Providing centrally located care for neurological disorders has been the mission of the Fixel Institute since it opened its doors in July 2019.
“The new imaging has been deliberately co-located on the Fixel Institute Campus to further support our philosophy to make patients and families the sun and to have care orbit around them,” said Michael Okun, M.D., the institute’s co-director.
Four new, artificial intelligence-dedicated clinician researchers are joining the Fixel Institute and UF Health as the space opens: Abbas Babajani-Feremi, Ph.D, an associate professor of neurology and director of the MEG lab; Reza Forghani, M.D, Ph.D., a professor of radiology and vice chair of artificial intelligence; Brandon Zielinski, M.D., Ph.D., chief of pediatric neurology and an associate professor of neurology and Joshua Wong, M.D., an assistant professor of neurology.
The MEG scanner works by measuring magnetic fields produced by electrical activity in the brain, which helps surgeons preparing for epilepsy-related surgery pinpoint the exact location in the brain causing seizures.
Besides helping doctors plan surgeries for patients with brain tumors, MEG will also advance research in Parkinson’s disease, Alzheimer’s disease and other neurological disorders.
“MEG is a powerful technology that offers a noninvasive, comprehensive assessment of critical brain functions — including language, motor, auditory and visual processing — with unprecedented ability to determine precisely where and when activity occurs in the brain.

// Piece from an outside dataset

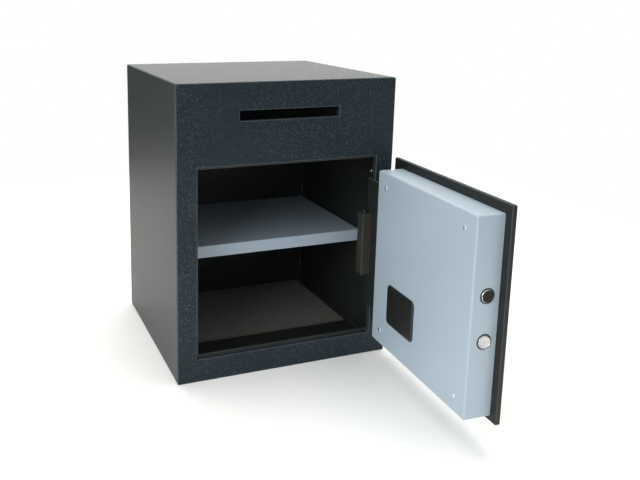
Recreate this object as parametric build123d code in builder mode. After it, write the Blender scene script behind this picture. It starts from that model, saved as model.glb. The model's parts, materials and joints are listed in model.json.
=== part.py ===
"""Deposit drop box: a folded steel cabinet with a slot, a flush hinged door and its lock.

Millimetres, +Z up. The origin is the centre of the base, and the front faces -Y.
Everything on the door is drawn with the door shut, then swung open about the hinge pin.
"""
from build123d import *
import os
from math import cos, radians, sin

os.makedirs("parts", exist_ok=True)

# ---- cabinet ----
BODY_W = 350
BODY_D = 322
BODY_H = 450
SHEET = 3
FRAME_T = 7
BODY_CORNER_R = 2.5
LEFT_X = -BODY_W / 2
RIGHT_X = BODY_W / 2
FRONT_Y = -BODY_D / 2
BACK_Y = BODY_D / 2
INNER_LEFT = LEFT_X + SHEET
INNER_RIGHT = RIGHT_X - SHEET
FRAME_BACK = FRONT_Y + FRAME_T

# ---- door opening and slot ----
STILE_LATCH = 30
STILE_HINGE = 28.5
SILL = 36
OPEN_LEFT = LEFT_X + STILE_LATCH
OPEN_RIGHT = RIGHT_X - STILE_HINGE
OPEN_TOP = 329
SLOT_W = 160
SLOT_H = 15
SLOT_Z = 401.5
STOP_T = 3
STOP_LIP = 3.7
STOP_BACKING = 12
STOP_END_GAP = 1
STOP_EDGE_R = 1.2
FRAME_EDGE_R = 0.8

# ---- strike behind the latch stile ----
STRIKE_T = 3
STRIKE_HALF_H = 60
STRIKE_DEPTH = 34
STRIKE_FLANGE = 18
STRIKE_RIGHT = OPEN_LEFT - 3
STRIKE_LEFT = STRIKE_RIGHT - STRIKE_T
STRIKE_Y = FRAME_BACK + STOP_T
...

Such assessments not only aid in guiding care and treatment decisions but also serve as a roadmap for future research and discoveries,” said Babajani-Feremi.
Funding for the neuroimaging and clinical research suites came from more than 20 donors to the Fixel Institute, including the Harry T. Mangurian Jr. Foundation, the Lee and Lauren Fixel Family Foundation, the Curtis family and others. Donor contributions totaled $20 million.
The new suites will move the needle in the care, treatment and research of Parkinson’s disease and other neurological disorders that the Fixel Institute specializes in, said Okun.
“This will help us visualize the brain in ways we have not previously imagined,” Okun said. “Imaging will play a critical role — not only for comprehensive care, but also for access to hundreds of clinical trials. We will dramatically increase the capacity of trials we can offer and the number of patients we can reach.”
Kelly Foote, M.D., co-director of the institute, said the combination of UF’s Artificial Intelligence focus, the ultramodern suite and its new doctors and researchers will solidify the Fixel Institute and UF Health’s reputation as “world leaders in transformational care and research for complex neurological disorders.”